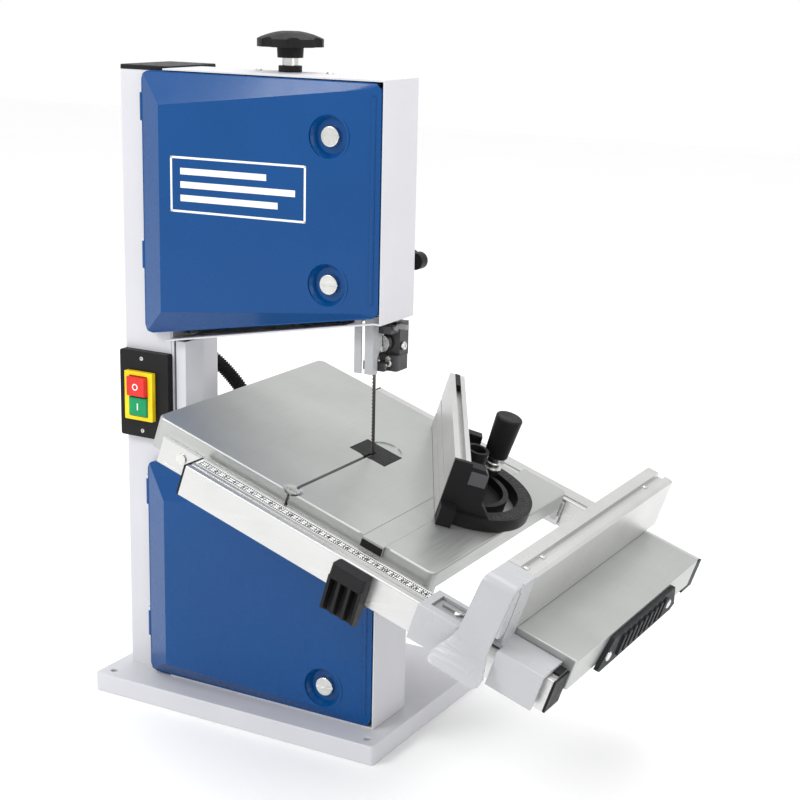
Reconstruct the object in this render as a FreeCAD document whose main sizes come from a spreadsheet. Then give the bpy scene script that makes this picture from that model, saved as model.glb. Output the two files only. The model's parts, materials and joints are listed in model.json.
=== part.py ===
import FreeCAD, Part
import Sketcher
import math
import os
import re

from FreeCAD import Placement, Rotation, Vector

# Bench band saw with a tilting table, an extension table and a mitre gauge.
# Millimetres. X runs to the right, -Y is the side of the doors, Z is up.
# The origin is the centre of the four base bolt holes, on the base's underside.

CELLS = {
    # base board and its bolt pattern
    "base_width": 329, "base_depth": 237, "base_thick": 19,
    "bolt_pitch_x": 302, "bolt_pitch_y": 210, "bolt_radius": 3.5,
    # column and the blade channel beside it
    "column_left": -151, "column_width": 57.5, "column_front": -76.8, "column_depth": 78.3,
    "column_top": 627, "sheet_thick": 1.5, "cap_thick": 4.4,
    "channel_width": 16.2, "channel_depth": 29.3, "slit_width": 2.8,
    # wheel housings
    "housing_left": -93.2, "housing_right": 146.3, "housing_front": -86.1, "housing_back": -24.9,
    "upper_top": 629.8, "upper_bottom": 369.2, "upper_rise": 43.6,
    "lower_top": 251.5, "lower_drop": 2.7,
    # doors
    "door_left": -117.4, "door_right": 143.8,
    # wheels and blade
    "wheel_x": 16.7, "wheel_y": -55.5, "lower_wheel_z": 132, "upper_wheel_z": 514,
    "wheel_radius": 103.2, "wheel_width": 16, "tyre_thick": 2.75, "axle_radius": 6,
    "band_thick": 0.5, "band_width": 6,
    # blade tensioner
    "tension_y": -36.5, "knob_radius": 31,
    # motor
    "motor_radius": 54, "motor_length": 96,
    # upper guide
    "guard_bottom": 362, "guard_length": 125, "post_x": 131.5, "post_y": -34.5, "post_radius": 6,
    # table and its tilt
    "table_width": 300, "table_depth": 276, "table_plate": 7, "skirt": 30,
    "tilt": 18.6, "pivot_z": 283, "pivot_u": 149, "blade_v": 142.7,
    "slot_u": 239.5, "slot_width": 22.4, "slot_depth": 9.6,
    # rails, extension table and rip fence
    "rail_left": 62, "rail_length": 375, "rail_width": 27.5, "rail_height": 29.5, "rail_top": -10.8,
    "ext_left": 362, "ext_width": 80, "ext_depth": 280, "ext_thick": 28,
    "fence_left": 357.5, "fence_width": 27.5, "fence_height": 50, "fence_length": 312.5, "fence_front": -7,
    # mitre gauge
    "bar_length": 262, "head_radius": 66.5, "head_v": 157, "swivel": 59.5, "head_plate": 12,
    "mitre_height": 59.4, "mitre_near": 57.8, "mitre_length": 196, "mitre_left": -25.5,
    "mitre_thick": 15,
    # switch
    "switch_width": 58.6, "switch_height": 87.5, "switch_depth": 8,
}

doc = FreeCAD.newDocument("BandSaw")
sheet = doc.addObject("Spreadsheet::Sheet", "dims")
for row, (alias, value) in enumerate(CELLS.items(), start=1):
    sheet.set("A%d" % row, alias)
    sheet.set("B%d" % row, str(value))
    sheet.setAlias("B%d" % row, alias)
doc.recompute()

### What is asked
Repeat the listing above without any change.

### Exercise answer
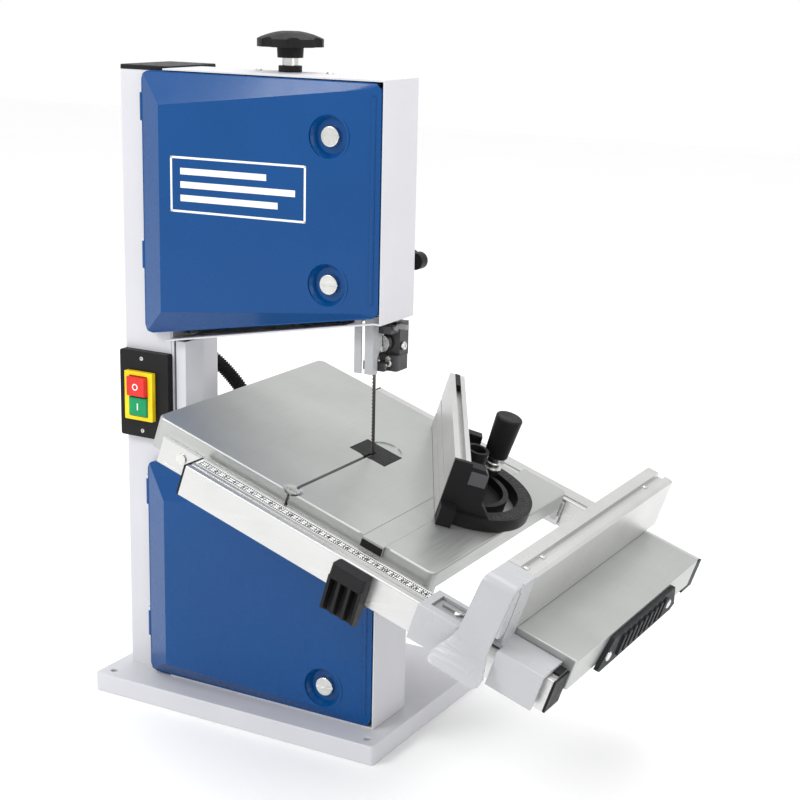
Reconstruct the object in this render as a FreeCAD document whose main sizes come from a spreadsheet. Then give the bpy scene script that makes this picture from that model, saved as model.glb. Output the two files only. The model's parts, materials and joints are listed in model.json.
=== part.py ===
import FreeCAD, Part
import Sketcher
import math
import os
import re

from FreeCAD import Placement, Rotation, Vector

# Bench band saw with a tilting table, an extension table and a mitre gauge.
# Millimetres. X runs to the right, -Y is the side of the doors, Z is up.
# The origin is the centre of the four base bolt holes, on the base's underside.

CELLS = {
    # base board and its bolt pattern
    "base_width": 329, "base_depth": 237, "base_thick": 19,
    "bolt_pitch_x": 302, "bolt_pitch_y": 210, "bolt_radius": 3.5,
    # column and the blade channel beside it
    "column_left": -151, "column_width": 57.5, "column_front": -76.8, "column_depth": 78.3,
    "column_top": 627, "sheet_thick": 1.5, "cap_thick": 4.4,
    "channel_width": 16.2, "channel_depth": 29.3, "slit_width": 2.8,
    # wheel housings
    "housing_left": -93.2, "housing_right": 146.3, "housing_front": -86.1, "housing_back": -24.9,
    "upper_top": 629.8, "upper_bottom": 369.2, "upper_rise": 43.6,
    "lower_top": 251.5, "lower_drop": 2.7,
    # doors
    "door_left": -117.4, "door_right": 143.8,
    # wheels and blade
    "wheel_x": 16.7, "wheel_y": -55.5, "lower_wheel_z": 132, "upper_wheel_z": 514,
    "wheel_radius": 103.2, "wheel_width": 16, "tyre_thick": 2.75, "axle_radius": 6,
    "band_thick": 0.5, "band_width": 6,
    # blade tensioner
    "tension_y": -36.5, "knob_radius": 31,
    # motor
    "motor_radius": 54, "motor_length": 96,
    # upper guide
    "guard_bottom": 362, "guard_length": 125, "post_x": 131.5, "post_y": -34.5, "post_radius": 6,
    # table and its tilt
    "table_width": 300, "table_depth": 276, "table_plate": 7, "skirt": 30,
    "tilt": 18.6, "pivot_z": 283, "pivot_u": 149, "blade_v": 142.7,
    "slot_u": 239.5, "slot_width": 22.4, "slot_depth": 9.6,
    # rails, extension table and rip fence
    "rail_left": 62, "rail_length": 375, "rail_width": 27.5, "rail_height": 29.5, "rail_top": -10.8,
    "ext_left": 362, "ext_width": 80, "ext_depth": 280, "ext_thick": 28,
    "fence_left": 357.5, "fence_width": 27.5, "fence_height": 50, "fence_length": 312.5, "fence_front": -7,
    # mitre gauge
    "bar_length": 262, "head_radius": 66.5, "head_v": 157, "swivel": 59.5, "head_plate": 12,
    "mitre_height": 59.4, "mitre_near": 57.8, "mitre_length": 196, "mitre_left": -25.5,
    "mitre_thick": 15,
    # switch
    "switch_width": 58.6, "switch_height": 87.5, "switch_depth": 8,
}

doc = FreeCAD.newDocument("BandSaw")
sheet = doc.addObject("Spreadsheet::Sheet", "dims")
for row, (alias, value) in enumerate(CELLS.items(), start=1):
    sheet.set("A%d" % row, alias)
    sheet.set("B%d" % row, str(value))
    sheet.setAlias("B%d" % row, alias)
doc.recompute()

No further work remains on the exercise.